Contact Us Booking Enquiry

Blog

The Other Side of The Net

04/03/2016 | Anais

Tennis coaching skills

The world of tennis is an extremely wide, challenging and competitive one. There are so many levels and shades, whether it’s racquets, courts, players, coaches, clubs, camps… you name it, it’s probably there. Sometimes it develops into micro-worlds that are fascinating but also somewhat complicated, even daunting sometimes to approach.

One element that makes Jonathan Markson Tennis stand out is its high-level coaches and we’d like today to pause and focus a bit on this aspect.

Many of us, including me, have moved on from “just” enjoying the playing side of tennis to learning more about the coaching side of things. As the player’s development really never ends, so does the coach’s. The start of this pathway probably is the most exciting, yet challenging, part of the journey. 
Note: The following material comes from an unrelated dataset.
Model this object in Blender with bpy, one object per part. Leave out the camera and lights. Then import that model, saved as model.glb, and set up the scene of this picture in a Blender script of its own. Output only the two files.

As an LTA level 1 Assistant Coach you get to wet your feet in coaching and truly realise if it’s for you. It takes a particular kind of attitude and approach to the game to be a coach. Technique and knowledge are indeed important, but just as much are other less straightforward skills like communication and people-management. These may be developed in most coaches if they are serious about the job, but a strong mental adjustment and the adoption of new perspective are necessary from the player’s background.

It starts from coaching kids, which can be underestimated. While you’re always under the guidance of a level 3 or higher coach, you start dealing with issues like getting the players excited about the game, keeping up their involvement, dealing with an often faltering attention span, building a sports’ ethic and so on, as well as all the technical bits. It’s not as easy as it sounds before embarking this journey, but the most rewarding part is probably seeing that you’re already somehow developing your own style of coaching through lots of testing, failing, adjusting, pulling through.

You then become a Level 2 Assistant Coach and you’re given more autonomy. Your experience with kids is generally stronger and you’re ready for slightly more demanding players on the technical side, who however are usually paying more attention to your words. The pressure isn’t lower or higher: it’s just different, and so are the personal rewards, since you may get to coach teens or even adults who sometimes will probably know the game enough to rate you as a coach.

At the next LTA levels, 3 to 5, we find proper licenced coaches. These are the kinds of collaborators that apply with Jonathan Markson Tennis from all over the world (the equivalent of the LTA rating is considered for each country), but only a few succeed in joining our team.
Experience is one of the most important factors. It is not only what defines a coach’s style, it also provides for a guarantee of being able to handle situations, people and challenges that have been dealt with before. Of course all coaches comes from different walks of life and, while all have years of experience, they will show it in different ways.

Every coach is different. Every style is unique. Some coaches adopt a more authoritative approach, some a more friendly one, being able to level with you more directly. Some convey a strong love and enthusiasm for the sport by way of strong words, praise, criticism… others use a bit of a “drier” but just as effective and defiantly professional approach to get the best out of you. One thing we’ve seen to all along since 1981 is that they all must deliver. 

Delivery is key. It is possibly the main factor that determines the success of a coach and a company as a whole. This is why the coach recruitment process needs to be careful, stern, uncompromising, and it has to be followed up by having the successful coaches become one with the programmes to deliver. 

This isn’t something that happens overnight. The micro-world of providers is vast and very few around the world, like us, are standing the test of time. This is why we’re proud that some of the best coaches available do choose to work with us.

This is also why we’ve created our new summer camp in Brighton, where the “Coach in Training” programme is available for those players who are ready to learn more about coaching and, specifically, the Jonathan Markson Tennis coaching philosophy, to one day be eligible to become our very own coaches.

As a company we’ve pretty much grown in a similar way as coaches (and players) do. Thanks to 35 years of experience, the early days’ challenges aren’t the same as today’s, but the world of tennis does keep you on your tiptoes and the only way to stay ahead of the game is to always find and overcome these new challenges. The coaching micro-world is one of the main sources for such challenges, and we couldn’t be happier about it.